I prefer email because stuff is documented and it is one place. I find it helps to use a bullet format if there are specific questions. If I find that communication is getting lost after a few emails, then either I ask for phone number to call the client or ask the client contact me to get the specifics. If you feel the questions can be answered with 5 minute phone call then suggest that with the client.

loriemoms Cake Central Cake Decorator Profile
loriemoms Posted 26 Sep 2010 , 2:40am
post #5 of 10
Quote:
Originally Posted by cms2

I hate email! Anybody else? Nobody wants to pick up the phone anymore but I spend so much time going back and forth with customers through email. If time is money, I'm not charging enough to cover all this time. I feel like all these questions back and worth could be answered in a quick 5 minute phone call. Is there a better way to avoid this nonsense (other than getting rid of email) or is this just a necessary evil?




I get 300 plus emails a day and I hate them too. Most of the time I tell them if I can do the requested date and ask if they can just come on by the shop and we can sit down and discuss the design. If not, then I get right to the point on I can do this and that, and this is how much it will cost and if it gets into too many emails, I tel lt hem to just call me if they can't come by.
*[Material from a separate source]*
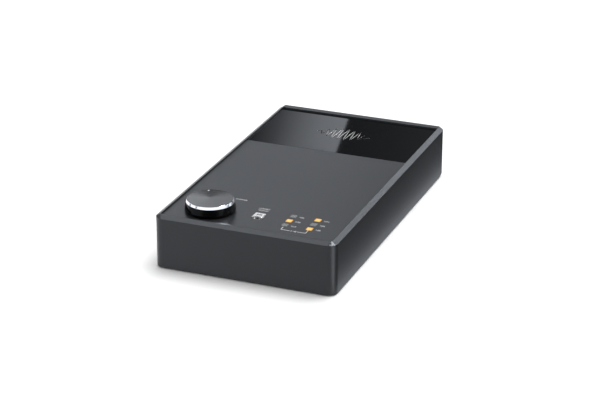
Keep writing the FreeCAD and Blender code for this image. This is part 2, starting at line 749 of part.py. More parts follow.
def make_rocker():
    """A rocker with two flat wings, built level and then pressed on its upper half."""
    valley = bezel_face + 0.3
    wing = bezel_face + 1.1
    floor = rocker_pivot_y - 2.4
    h = rocker_half_height
    profile = [(floor, -2.6), (rocker_pivot_y - 0.6, -h + 0.3), (wing, -h), (valley, 0.0), (wing, h),
               (rocker_pivot_y - 0.6, h - 0.3), (floor, 2.6)]
    rocker = extruded_x(profile, switch_x - rocker_half_width, switch_x + rocker_half_width)
    pin_reach = rocker_half_width + moving_gap + 0.7
    pins = rod_x(rocker_pivot_y, 0.0, rocker_pin_radius, switch_x - pin_reach, switch_x + pin_reach)
    rocker = clean(rocker.fuse(pins))
    rocker.rotate(Vector(0, rocker_pivot_y, 0), Vector(1, 0, 0), rocker_tilt)
    rocker.translate(Vector(0, 0, switch_height))
    save("power_rocker", rocker)


def make_power_switch():
    bezel = rounded_slot_y(switch_x - 5.7, switch_x + 5.7, switch_height - 9.0, switch_height + 9.0, 0.8,
                           bay_floor, bezel_face)
    body = box(switch_x - 4.8, switch_x + 4.8, switch_back, bay_floor,
               switch_height - 8.0, switch_height + 8.0)
    window = rocker_half_width + moving_gap
    well = box(switch_x - window, switch_x + window, switch_back + 1.2, bezel_face + 1,
               switch_height - switch_window_half, switch_height + switch_window_half)
    pin_hole = rod_x(rocker_pivot_y, switch_height, rocker_pin_radius + shaft_play,
                     switch_x - window - 0.8, switch_x + window + 0.8)
    save("power_switch_body", clean(bezel.fuse(body)).cut([well, pin_hole]))
    blades = []
    for z in (switch_height - 4.0, switch_height + 3.0):
        tab = box(switch_x - 2.0, switch_x + 2.0, switch_back - 4.0 - (z - 20.0) / 3, switch_back, z, z + 0.8)
        reach = switch_back - 4.0 - (z - 20.0) / 3
        leg = box(switch_x - 2.0, switch_x + 2.0, reach, reach + 0.8, main_board_top, z + 0.8)
        blades.append(clean(tab.fuse(leg)))
    save_group("switch_terminals", blades)


# ---- everything ------------------------------------------------------------------------------------

os.makedirs("parts", exist_ok=True)
make_case_shell()
make_socket_panel()
make_top_panel()
make_glass_panel()
make_glass_tape()
make_base()
make_knob()
make_pot()
make_button()
make_lights()
make_control_board()
make_ribbon()
make_main_board()
make_chips()
make_power_parts()
make_jacks()
make_usb()
make_dc_inlet()
make_rocker()
make_power_switch()
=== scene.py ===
import bpy
import bmesh
import json
import math
from mathutils import Matrix, Vector


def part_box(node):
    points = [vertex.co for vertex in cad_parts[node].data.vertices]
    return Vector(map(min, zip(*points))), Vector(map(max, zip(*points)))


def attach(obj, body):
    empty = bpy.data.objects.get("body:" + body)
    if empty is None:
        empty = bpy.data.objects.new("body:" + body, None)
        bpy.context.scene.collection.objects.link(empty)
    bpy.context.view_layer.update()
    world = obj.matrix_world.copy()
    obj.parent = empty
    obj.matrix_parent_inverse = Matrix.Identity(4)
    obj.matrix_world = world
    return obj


# Looks of a desktop audio interface: finishes for its CAD pieces, the printed marks on its panels,
# and a plain studio. Metres, in the CAD model's frame: +X right, +Y to the rear, +Z up.

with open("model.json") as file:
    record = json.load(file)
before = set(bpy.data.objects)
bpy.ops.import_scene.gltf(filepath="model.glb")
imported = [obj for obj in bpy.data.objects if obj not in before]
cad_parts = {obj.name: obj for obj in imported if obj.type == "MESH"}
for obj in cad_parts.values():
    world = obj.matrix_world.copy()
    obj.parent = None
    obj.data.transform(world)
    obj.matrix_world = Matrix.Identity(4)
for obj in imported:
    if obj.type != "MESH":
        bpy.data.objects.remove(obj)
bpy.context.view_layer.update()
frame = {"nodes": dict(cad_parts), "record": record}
nodes = frame["nodes"]

MM = 0.001

# ---- node helpers ----------------------------------------------------------------------------------


class Graph:
    """A material's node tree, with short ways to add and join nodes."""

    def __init__(self, name):
        self.material = bpy.data.materials.new(name)
        self.material.use_nodes = True
        self.tree = self.material.node_tree
        self.tree.nodes.clear()
        self.output = self.tree.nodes.new("ShaderNodeOutputMaterial")
        self.shader = self.tree.nodes.new("ShaderNodeBsdfPrincipled")
        self.link(self.shader.outputs["BSDF"], self.output.inputs["Surface"])

    def add(self, kind, **settings):
        node = self.tree.nodes.new(kind)
        for key, value in settings.items():
            setattr(node, key, value)
        return node

    def link(self, source, target):
        self.tree.links.new(source, target)

    def set(self, **values):
        """Constants on the shader's own sockets, with spaces written as underscores."""
        for key, value in values.items():
            self.shader.inputs[key.replace("_", " ")].default_value = value

    def place(self, scale=(1, 1, 1), kind="Object"):
        coordinates = self.add("ShaderNodeTexCoord")
        mapping = self.add("ShaderNodeMapping")
        mapping.inputs["Scale"].default_value = scale
        self.link(coordinates.outputs[kind], mapping.inputs["Vector"])
        return mapping.outputs["Vector"]

    def noise(self, vector, scale, detail=2.0, roughness=0.5):
        node = self.add("ShaderNodeTexNoise")
        node.inputs["Scale"].default_value = scale
        node.inputs["Detail"].default_value = detail
        node.inputs["Roughness"].default_value = roughness
        self.link(vector, node.inputs["Vector"])
        return node.outputs["Fac"]

    def spread(self, value, low, high, source=(0.3, 0.7)):
        """A value carried from the source range to low..high."""
        node = self.add("ShaderNodeMapRange")
        node.inputs["From Min"].default_value = source[0]
        node.inputs["From Max"].default_value = source[1]
        node.inputs["To Min"].default_value = low
        node.inputs["To Max"].default_value = high
        self.link(value, node.inputs["Value"])
        return node.outputs["Result"]

    def mix(self, factor, first, second):
        """A colour between two, by a linked factor."""
        node = self.add("ShaderNodeMix", data_type="RGBA")
        self.link(factor, node.inputs["Factor"])
        for name, value in (("A", first), ("B", second)):
            socket = [s for s in node.inputs if s.name == name and s.type == "RGBA"][0]
            if hasattr(value, "links"):
                self.link(value, socket)
            else:
                socket.default_value = value
        return [s for s in node.outputs if s.type == "RGBA"][0]

    def bump(self, height, distance):
        """A normal roughened by a height, in metres."""
        node = self.add("ShaderNodeBump")
        node.inputs["Distance"].default_value = distance
        node.inputs["Strength"].default_value = 1.0
        self.link(height, node.inputs["Height"])
        return node.outputs["Normal"]

    def into(self, source, name):
        self.link(source, self.shader.inputs[name])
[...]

I dont have time either to spend writing replies to all these emails going back and forth!

indydebi Cake Central Cake Decorator Profile
indydebi Posted 26 Sep 2010 , 5:51am
post #6 of 10

I also MUCH prefer emails.

1) Everything is documented
2) I always told my bride/client: If it's not written down, it's not happening.
3) *I* get to choose when my day will be interrupted. Emails I can check when I'm not up to my elbows in buttercream. Phones have to be answered when they ring.

(I hate answering the phone SO much that now that I'm no longer in biz and no longer have a 24/7 response job, my current VM actually says, "I dont' like VM's so please avoid leaving one. I check VM once a week, if I feel like it. Take your chances at the tone!" icon_biggrin.gif )

I never had a problem with the "50 emails back and forth" situation. As the business person, I controlled the writtten conversation. I never let it get that far.

I wrote up lots of attchments of pricing, menus, FAQ's, a "Budget Wizard" where they could figure their costs down to the dime before they ever stepped foot in my shop, wedding tips, etc. At the first phone call, I got their email address and sent them this Info Packet. "Everything you ever wanted to know!"

I would give GENERAL pricing over the phone: "Have you had a chance to visit our website where our pricing is posted for you? No? Let me have your email address and I'll send you our Information Packet and that will also give you a chance to visit our pricing page. If you like what you see, I invite you to give us a call back and we'll set up a private appt so we can talk about your vision for your wedding and how we can help make that happen with you!"

If someone is pushing for more and more detail, I would encourage you to be the one who controls the conversation (and email is a conversation) by suggesting, "your cake sounds like it's going to be pretty detailed and it will work best if we sit down together and plan this out face to face. I am available on Thursday between 1 and 3 or on Saturday after 4. Which time would you prefer to come in and talk?"

If you DO continue the conversation, I encourage you NOT to give quotes in the text of the email but to attach an actual quote sheet. It can get too confusing for you and the client to weed thru emails that quote cake A at $50 and then "if we delete the horse, then it's $45" and then "ok, if we add two fillings then it's $48". By the time you get done adding and substracting, no one knows WHAT was ordered because the client will swear she wanted the horse WITH 2 fillings. Each conversation should be a separate quote so that either of you can pick up ONE sheet of paper and say "This is the cake." thumbs_up.gif

Unlimited Cake Central Cake Decorator Profile
Unlimited Posted 26 Sep 2010 , 6:16am
post #7 of 10
Quote:
Originally Posted by indydebi

Phones have to be answered when they ring.




Heythat's what answering machines are for! When you're up to your elbows in BC, it's best to let it go to VM than to answer with "WHAT DO YOU WANT?"!!!!!! icon_surprised.gif

Mama_Mias_Cakes Cake Central Cake Decorator Profile
Mama_Mias_Cakes Posted 26 Sep 2010 , 12:41pm
post #8 of 10

My order form has the basic questions so a lot of that stuff is out of the way right off the bat. I also prefer email as well. Like Inddebi stated - everything is in writing. It is also a place where I can go back and check on something (i.e. spelling of name) if I'm not sure on my written notes. I did that once. My mind was telling me DEVON, but it was DEVIN. So I double checked the email and found that my hand written note was wrong. I just set aside time at the end of the day as I'm winding down to review my emails and respond.

tootie0809 Cake Central Cake Decorator Profile
tootie0809 Posted 26 Sep 2010 , 2:25pm
post #9 of 10

I agree, much prefer e-mail than phone calls, but yes, they can get overwhelming at times, especially when you have those one customers who only answer the first question they read in an email before they send it back and you have to keep emailing them for the remining answers you'd asked questions for. A numbered list, however, usually helps that I've noticed.

costumeczar Cake Central Cake Decorator Profile
costumeczar Posted 26 Sep 2010 , 4:23pm
post #10 of 10

I prefer email, but if it gets to the point where you're really going back and forth with someone, you could just tell them that you need to talk to them on the phone to get things straightened out, and have them call you.